WORK INSTRUCTIONS:
Print the lines of the data, starting with the first, up to and including the line where "by _ and number." appears.

INFORMATION SHOWN:
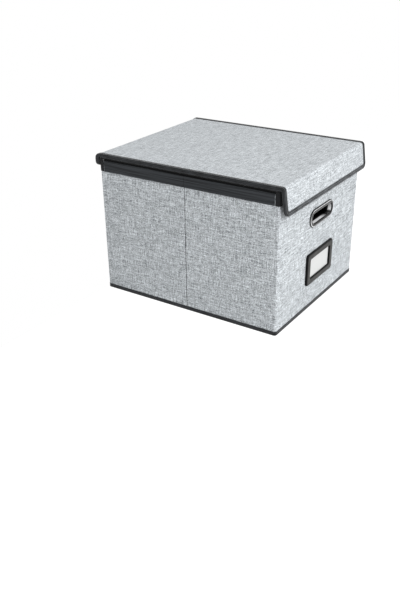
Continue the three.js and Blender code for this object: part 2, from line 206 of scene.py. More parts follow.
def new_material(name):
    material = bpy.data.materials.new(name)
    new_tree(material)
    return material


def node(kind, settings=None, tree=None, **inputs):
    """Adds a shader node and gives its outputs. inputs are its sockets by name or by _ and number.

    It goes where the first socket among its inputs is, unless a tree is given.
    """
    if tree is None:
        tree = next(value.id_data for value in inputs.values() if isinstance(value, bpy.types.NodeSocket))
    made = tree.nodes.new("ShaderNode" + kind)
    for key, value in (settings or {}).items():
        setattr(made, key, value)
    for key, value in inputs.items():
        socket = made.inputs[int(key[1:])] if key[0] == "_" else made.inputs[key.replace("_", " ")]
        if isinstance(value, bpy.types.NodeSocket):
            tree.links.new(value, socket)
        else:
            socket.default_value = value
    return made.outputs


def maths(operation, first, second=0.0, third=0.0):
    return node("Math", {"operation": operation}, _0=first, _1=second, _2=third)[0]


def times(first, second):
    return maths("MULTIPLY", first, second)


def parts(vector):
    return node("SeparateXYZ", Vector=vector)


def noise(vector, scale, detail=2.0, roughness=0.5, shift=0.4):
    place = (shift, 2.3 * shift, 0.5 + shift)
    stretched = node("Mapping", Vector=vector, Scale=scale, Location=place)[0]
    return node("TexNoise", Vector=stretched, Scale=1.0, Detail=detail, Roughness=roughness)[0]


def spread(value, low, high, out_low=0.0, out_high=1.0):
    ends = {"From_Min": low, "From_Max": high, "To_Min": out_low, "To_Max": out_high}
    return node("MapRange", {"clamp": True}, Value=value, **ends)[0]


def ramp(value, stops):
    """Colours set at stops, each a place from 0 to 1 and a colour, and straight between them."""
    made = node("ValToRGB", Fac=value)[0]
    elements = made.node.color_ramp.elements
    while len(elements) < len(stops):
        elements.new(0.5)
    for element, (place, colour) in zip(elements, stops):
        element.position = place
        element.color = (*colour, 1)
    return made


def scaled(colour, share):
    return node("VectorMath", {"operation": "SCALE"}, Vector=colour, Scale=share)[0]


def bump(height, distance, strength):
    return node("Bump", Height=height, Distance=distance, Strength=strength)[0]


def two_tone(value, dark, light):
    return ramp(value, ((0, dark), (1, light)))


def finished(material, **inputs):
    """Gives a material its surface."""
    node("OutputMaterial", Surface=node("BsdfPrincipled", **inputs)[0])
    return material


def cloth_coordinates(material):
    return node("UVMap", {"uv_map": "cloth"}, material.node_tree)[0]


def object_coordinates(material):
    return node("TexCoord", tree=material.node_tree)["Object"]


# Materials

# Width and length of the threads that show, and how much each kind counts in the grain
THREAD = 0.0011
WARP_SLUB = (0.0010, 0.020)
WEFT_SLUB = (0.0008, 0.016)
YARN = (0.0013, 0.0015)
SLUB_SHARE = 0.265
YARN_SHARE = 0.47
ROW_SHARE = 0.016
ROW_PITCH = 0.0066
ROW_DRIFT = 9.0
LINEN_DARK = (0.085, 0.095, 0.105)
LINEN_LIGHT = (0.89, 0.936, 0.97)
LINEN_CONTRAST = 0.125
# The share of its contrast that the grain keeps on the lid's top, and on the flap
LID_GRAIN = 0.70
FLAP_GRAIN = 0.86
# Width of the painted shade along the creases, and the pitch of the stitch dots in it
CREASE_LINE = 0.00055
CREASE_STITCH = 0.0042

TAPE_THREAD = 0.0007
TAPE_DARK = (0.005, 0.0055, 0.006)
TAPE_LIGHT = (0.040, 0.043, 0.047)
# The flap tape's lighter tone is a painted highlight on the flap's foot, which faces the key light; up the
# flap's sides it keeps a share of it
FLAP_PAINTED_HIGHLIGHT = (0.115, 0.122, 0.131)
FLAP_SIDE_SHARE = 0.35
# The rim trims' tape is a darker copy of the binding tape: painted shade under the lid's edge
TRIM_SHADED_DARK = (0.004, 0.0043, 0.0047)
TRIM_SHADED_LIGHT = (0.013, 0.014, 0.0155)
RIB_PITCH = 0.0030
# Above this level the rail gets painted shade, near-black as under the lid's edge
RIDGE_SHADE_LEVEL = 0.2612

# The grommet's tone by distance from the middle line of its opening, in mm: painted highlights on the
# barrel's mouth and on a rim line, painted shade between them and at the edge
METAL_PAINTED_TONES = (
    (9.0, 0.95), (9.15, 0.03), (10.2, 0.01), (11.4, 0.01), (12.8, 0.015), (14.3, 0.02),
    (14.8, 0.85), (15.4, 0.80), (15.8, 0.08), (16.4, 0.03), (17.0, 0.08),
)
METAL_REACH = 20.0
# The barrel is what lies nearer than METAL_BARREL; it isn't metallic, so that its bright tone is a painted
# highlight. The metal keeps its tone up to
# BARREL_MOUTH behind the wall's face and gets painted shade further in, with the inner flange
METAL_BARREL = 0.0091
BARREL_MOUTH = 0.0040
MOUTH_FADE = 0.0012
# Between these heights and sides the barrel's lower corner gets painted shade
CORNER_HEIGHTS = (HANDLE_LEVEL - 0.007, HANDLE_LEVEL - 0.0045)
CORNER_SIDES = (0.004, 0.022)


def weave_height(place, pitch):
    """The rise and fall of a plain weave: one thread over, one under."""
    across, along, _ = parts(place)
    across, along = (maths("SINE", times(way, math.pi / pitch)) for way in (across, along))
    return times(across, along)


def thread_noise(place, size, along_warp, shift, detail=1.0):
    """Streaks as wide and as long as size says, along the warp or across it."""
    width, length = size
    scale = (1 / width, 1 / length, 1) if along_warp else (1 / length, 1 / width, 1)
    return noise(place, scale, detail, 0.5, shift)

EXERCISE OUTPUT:
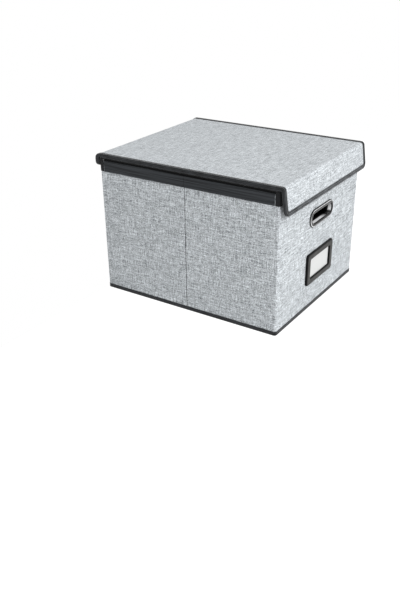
Continue the three.js and Blender code for this object: part 2, from line 206 of scene.py. More parts follow.
def new_material(name):
    material = bpy.data.materials.new(name)
    new_tree(material)
    return material


def node(kind, settings=None, tree=None, **inputs):
    """Adds a shader node and gives its outputs. inputs are its sockets by name or by _ and number.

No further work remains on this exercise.